Adopting circular reasoning would be one way of rejecting the second premise. As stated above, Sextus anticipates this objection in the fourth mode:
The Mode of circular reasoning is the form used when the proof itself which ought to establish the matter of inquiry requires confirmation derived from that matter; in this case, being unable to assume either in order to establish the other, we suspend judgment on both.
To illustrate the point very simply:
1. Sextus Empiricus’ arguments for skepticism are irrefutable (how do you know that?).
2. Because he is the most persuasive skeptic in history (how do you know that?)
3. Because his arguments for skepticism are irrefutable.
While this example is quite simple, it does demonstrate that circular reasoning is patently absurd. One can prove anything by begging the question. Likewise, one can justify any claim to knowledge if they are allowed to engage in a vicious circle of justifications.
Assuming a belief (hypothesis) to be true would be another way of avoiding an infinite regress. Sextus deals with this in the fifth Mode:
We have the Mode based on hypothesis when the Dogmatists, being forced to recede ad infinitum, take as their starting-point something which they do not establish by argument but claim to assume as granted simply and without demonstration.
Under this scheme, an infinite regress can be avoided by digging one’s epistemological heels into a belief that requires no justification. Sextus assumes that this position is invalid since the hypothesizer provides no argument or demonstration for the belief to which he holds. This seems to be a valid objection to a whole assortment of unjustified beliefs. Take, for example, the belief that I am Napoleon Bonaparte. Using the logic of the hypothesizer, could I not simply assert this belief firmly and with no justification? One can see why Sextus considers this position to be untenable.
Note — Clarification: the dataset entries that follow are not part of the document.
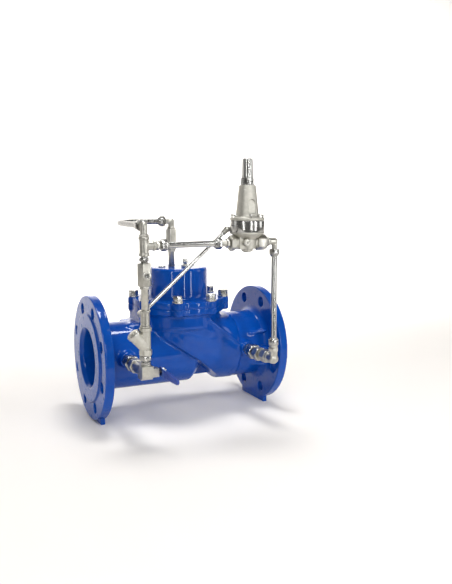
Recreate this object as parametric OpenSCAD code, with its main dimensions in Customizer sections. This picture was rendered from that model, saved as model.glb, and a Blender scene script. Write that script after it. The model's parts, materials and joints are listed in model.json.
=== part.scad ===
// Pilot-operated pressure reducing valve, DN 100, PN 16.
// Millimetres. +X is the flow direction, +Z is up, the pilot circuit is on the -Y side.
// The origin is the centre of the inlet flange's bolt circle, in the plane behind its raised face.

/* [Flanges] */
// Face-to-face length of the main valve
face_to_face = 350; // [346:1:356]
// Outside diameter of both flanges
flange_d = 220; // [216:1:224]
// Thickness of a flange, with its raised face
flange_t = 19; // [18:1:21]
// Height of the raised face
raised_t = 3; // [2:0.5:3]
// Diameter of the raised face
raised_d = 158; // [154:1:159]
// Bolt circle of both flanges
flange_pcd = 180; // [179:1:181]
// Diameter of a flange bolt hole
flange_hole_d = 19; // [18:0.5:19]
// Bolt holes in each flange
flange_holes = 8; // [4, 8]
// Bore of the inlet and outlet
bore_d = 100; // [98:1:100]
// Width of the mouth of each bore
mouth_d = 108; // [104:1:110]
// Width of the feet under the flanges
foot_w = 90; // [80:1:100]
// Height of the pipe axis above the feet
axis_height = 112; // [111.5:0.5:114]

/* [Cover] */
// Height of the joint between body and cover
joint_z = 87; // [86.5:0.5:87]
// Bolt circle of the cover
cover_pcd = 166; // [165:1:167]
// Bolts in the cover
cover_bolt_count = 8; // [8]
// Outside diameter of the dome
dome_d = 107.5; // [105:0.5:109]
// Height of the top of the dome above the pipe axis
dome_top = 155; // [154:1:156]

/* [Main valve trim] */
// Diameter of the seat opening
seat_d = 72; // [70:1:72]
// Diameter of the main stem
stem_d = 14; // [13:0.5:14]

/* [Pilot circuit] */
// Distance of the circuit's plane in front of the pipe axis
circuit_out = 165; // [163:1:167]
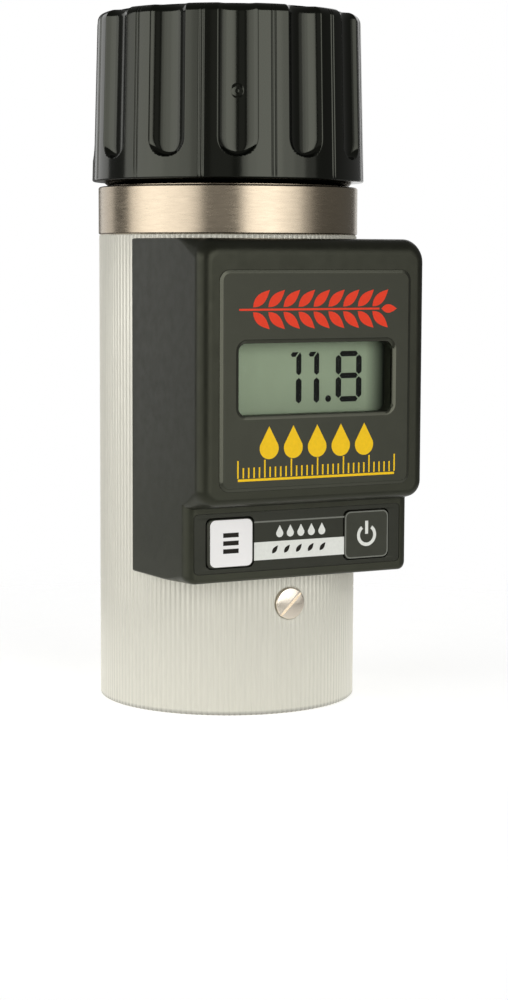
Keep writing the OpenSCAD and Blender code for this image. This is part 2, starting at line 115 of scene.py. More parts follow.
class Paint:
    """A Principled material whose colour, roughness and relief come from procedural nodes."""

    def __init__(self, name, color, rough, metallic=0.0, **sockets):
        self.mat = bpy.data.materials.new(name)
        self.mat.use_nodes = True
        self.tree = self.mat.node_tree
        self.shader = self.tree.nodes["Principled BSDF"]
        self.coords = self.tree.nodes.new("ShaderNodeTexCoord").outputs["Object"]
        self.shader.inputs["Base Color"].default_value = (*color, 1)
        self.shader.inputs["Roughness"].default_value = rough
        self.shader.inputs["Metallic"].default_value = metallic
        for key, value in sockets.items():
            self.shader.inputs[key.replace("_", " ")].default_value = value
        self.color, self.rough = color, rough
        self.normal = None

    def node(self, kind, links=None, **settings):
        made = self.tree.nodes.new("ShaderNode" + kind)
        for key, value in settings.items():
            setattr(made, key, value)
        for key, value in (links or {}).items():
            if isinstance(value, bpy.types.NodeSocket):
                self.tree.links.new(value, made.inputs[key])
            else:
                made.inputs[key].default_value = value
        return made

    def stretch(self, scale):
        """Object coordinates scaled by a vector."""
        return self.node("Mapping", {"Vector": self.coords, "Scale": scale}).outputs["Vector"]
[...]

What about other beliefs though? There are certainly beliefs that seem to be more reasonable that the one given above. Take, for example, the belief that I am presently sitting before my computer typing this post. Must this belief be ‘proven’ somehow before it can count as knowledge? Sextus would say ‘yes’, but there are many who would disagree with him. This leads us to examine the epistemological assumption that underlies the first premise of the infinite regress argument.
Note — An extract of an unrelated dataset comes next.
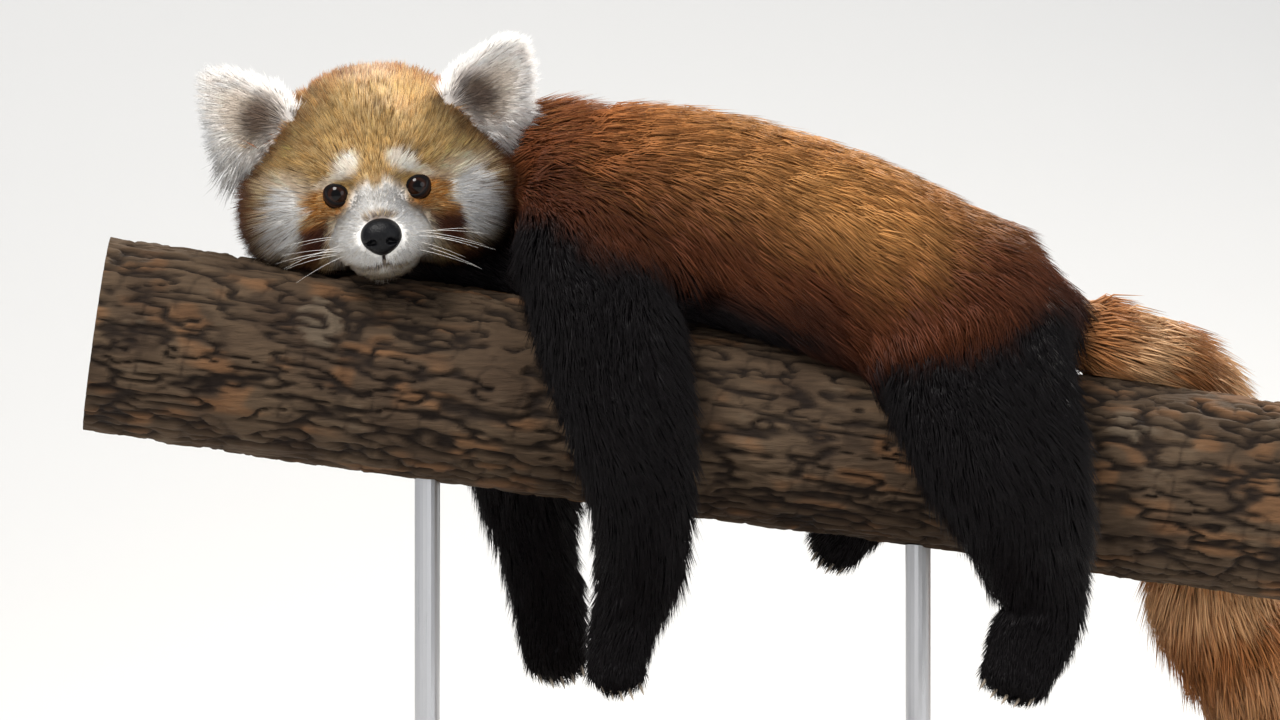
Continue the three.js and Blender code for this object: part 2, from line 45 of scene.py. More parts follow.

Sextus merely assumes that every belief requires some form of proof before it can be justified and count as knowledge. Deductive certainty, however, is an incredibly high standard of justification. Given his assumption, one can see how it would be impossible to know almost anything. But do we have to grant his assumption? Do we have to explain how we have knowledge of some specific thing for that knowledge to be justified? If so, would it not be reasonable to ask the skeptic how he knows that we do not have knowledge of a specific item?
It is at this point that the skeptic would probably launch into various arguments attacking the reliability of the senses; such as “How do you know that you are not dreaming?” or “How do you know that you are not insane or a brain in a vat?” However, the hypothesizer may respond that just because something is logically possible, this does not mean that it is reasonable to believe it. It is logically possible that a teddy bear is orbiting Mars or that the moon is actually made of green cheese, but this does not mean that I am required to believe these things to be so, or that it would be reasonable to do so. Likewise, it may be logically possible that I am merely dreaming that I am typing this post or that I am insane, but the skeptic must provide me with good reasons to believe these things. And I think that this is something that Sextus, for all his mighty modes, fails to provide.
Therefore, the infinite regress argument of the skeptic is as only as powerful as its underlying assumption. If deductive certainty is the required justification for knowledge, then we indeed know very little. However, if certainty is not required, then the second Mode is unpersuasive. It all depends upon who shoulders the burden of proof.